Start of DATA EXTRACT

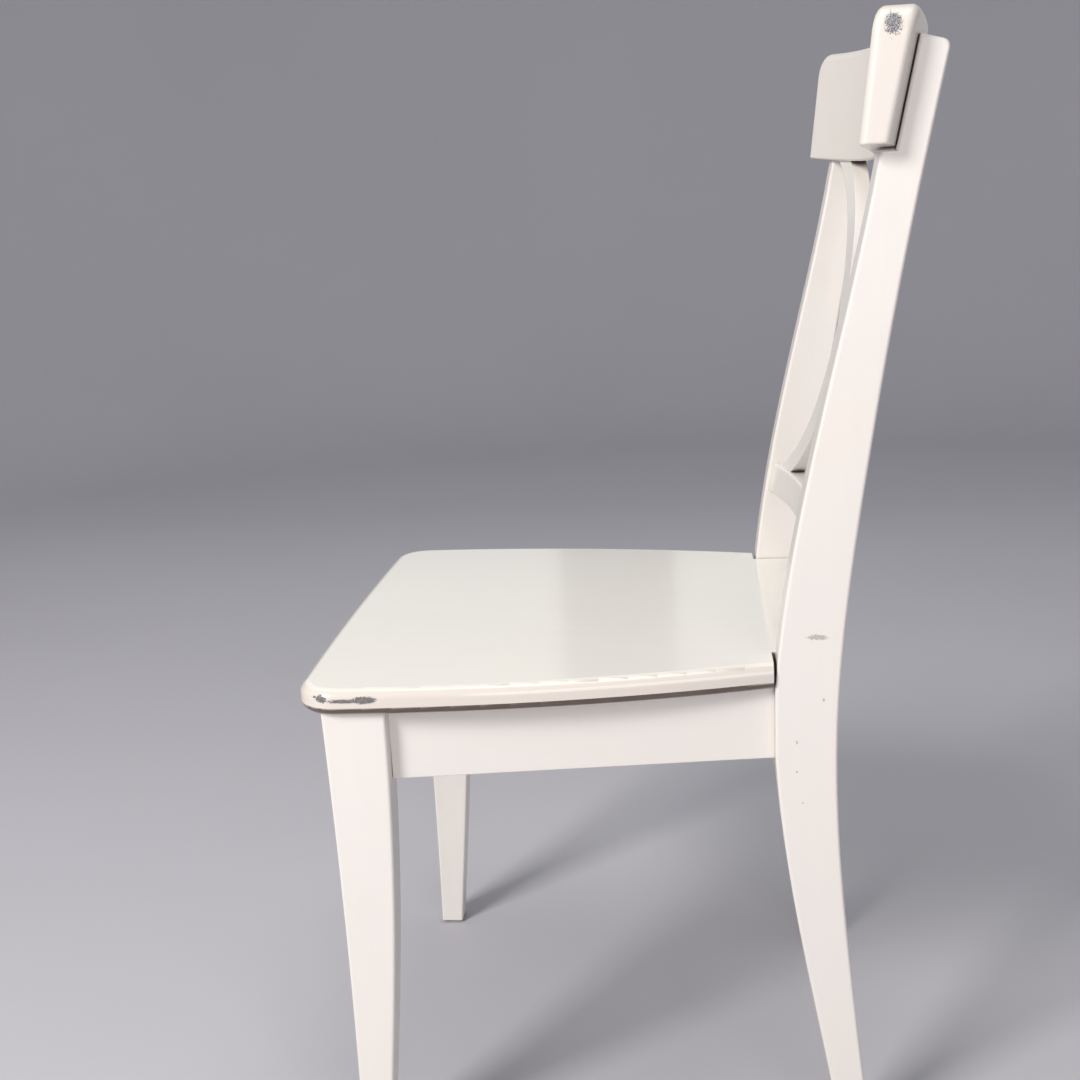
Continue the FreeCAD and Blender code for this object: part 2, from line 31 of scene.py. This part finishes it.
# Camera: eye point from the middle of the chair's footprint, angles in radians, lens in millimetres
EYE = (1.2739, 0.0626, 0.8257)
YAW = -0.1108
PITCH = 0.2565
ROLL = -0.0525
SENSOR_WIDTH = 36.0
LENS = 46.41
SHIFT_UP = 0.02315

# Round studio floor, its curved rise and its wall
FLOOR_RADIUS = 3.4
COVE_RADIUS = 1.5
COVE_STEPS = 12
WALL_TOP = 3.6
FLOOR_SECTORS = 96

# Lights: place, size and power of each, all aimed at the middle of the chair
LIGHT_TARGET = (0.0, 0.0, 0.5)
KEY = dict(place=(2.2, -1.9, 2.2), size=(1.0, 1.0), power=94.0, colour=(1.0, 0.965, 0.945))
SIDE_FILL = dict(place=(3.0, 0.9, 1.2), size=(2.2, 1.6), power=26.0, colour=(1.0, 0.955, 0.94))
TOP = dict(place=(0.1, 0.1, 3.0), size=(1.4, 1.4), power=17.0, colour=(0.99, 1.0, 0.95))
SKY_COLOUR = (0.92, 0.93, 1.0)
SKY_STRENGTH = 0.30

# Two upright panels beyond the far side, mirrored in the seat, with a darker band left between them
PANEL_X = -2.5
PANEL_LOW = 0.6
PANEL_HIGH = 2.3
PANEL_FRONT = -1.7
PANEL_REAR = 1.5
BAND_FRONT = -0.60
BAND_REAR = 0.24
PANEL_POWER_PER_AREA = 1.15
PANEL_COLOUR = (0.98, 1.0, 0.95)

# Lacquer colours, linear
LACQUER_COOL = (0.785, 0.757, 0.716)
LACQUER = (0.800, 0.765, 0.715)
LACQUER_WARM = (0.812, 0.772, 0.708)
GRAIN_SHADE = (0.62, 0.56, 0.48)
RUBBED_SHADE = (0.52, 0.46, 0.40)
HANDLING_SHADE = (0.50, 0.46, 0.42)
# Painted shade in the creases
CREASE_SHADE = (0.085, 0.060, 0.046)
# Painted shade on the seat's downward faces, dark to pale
UNDERSIDE_SHADE_DARK = (0.075, 0.050, 0.036)
UNDERSIDE_SHADE_PALE = (0.125, 0.088, 0.064)

# Factors on the lacquer colours
NO_TINT = (1.0, 1.0, 1.0)
# Painted light: the seat's lacquer paler than the rest's
SEAT_LIGHT_TINT = (1.12, 1.14, 1.12)
# Painted shade on the seat's rounded edge
SEAT_EDGE_SHADE = (0.80, 0.765, 0.755)
# Painted shade: the top rail's lacquer darker than the rest's
RAIL_SHADE_TINT = (0.95, 0.935, 0.915)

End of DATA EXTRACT

**SHORT EXERCISE**: Quote the listing word for word from its first line through the line in which "FLOOR_SECTORS = 96" appears.

**REPLY**:
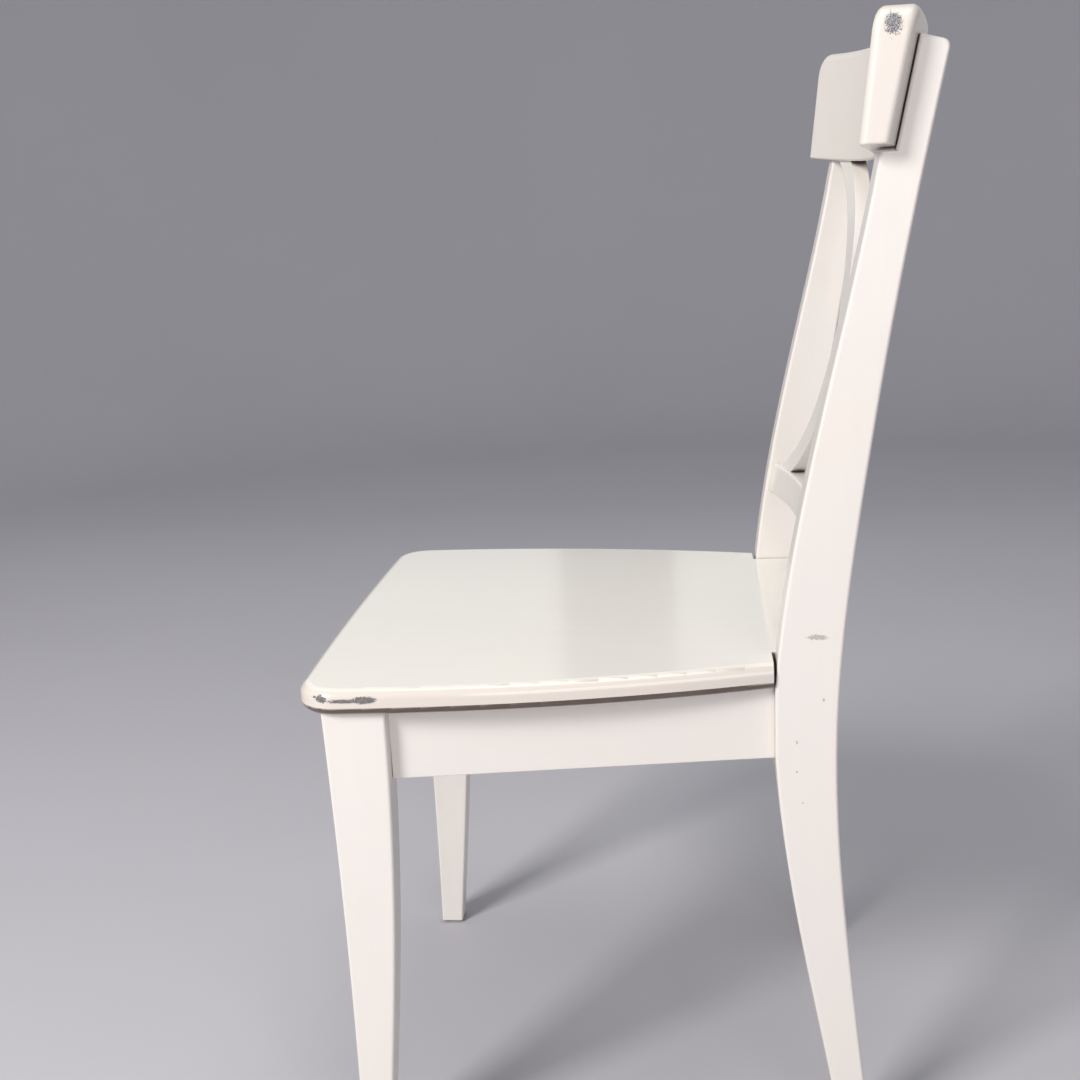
Continue the FreeCAD and Blender code for this object: part 2, from line 31 of scene.py. This part finishes it.
# Camera: eye point from the middle of the chair's footprint, angles in radians, lens in millimetres
EYE = (1.2739, 0.0626, 0.8257)
YAW = -0.1108
PITCH = 0.2565
ROLL = -0.0525
SENSOR_WIDTH = 36.0
LENS = 46.41
SHIFT_UP = 0.02315

# Round studio floor, its curved rise and its wall
FLOOR_RADIUS = 3.4
COVE_RADIUS = 1.5
COVE_STEPS = 12
WALL_TOP = 3.6
FLOOR_SECTORS = 96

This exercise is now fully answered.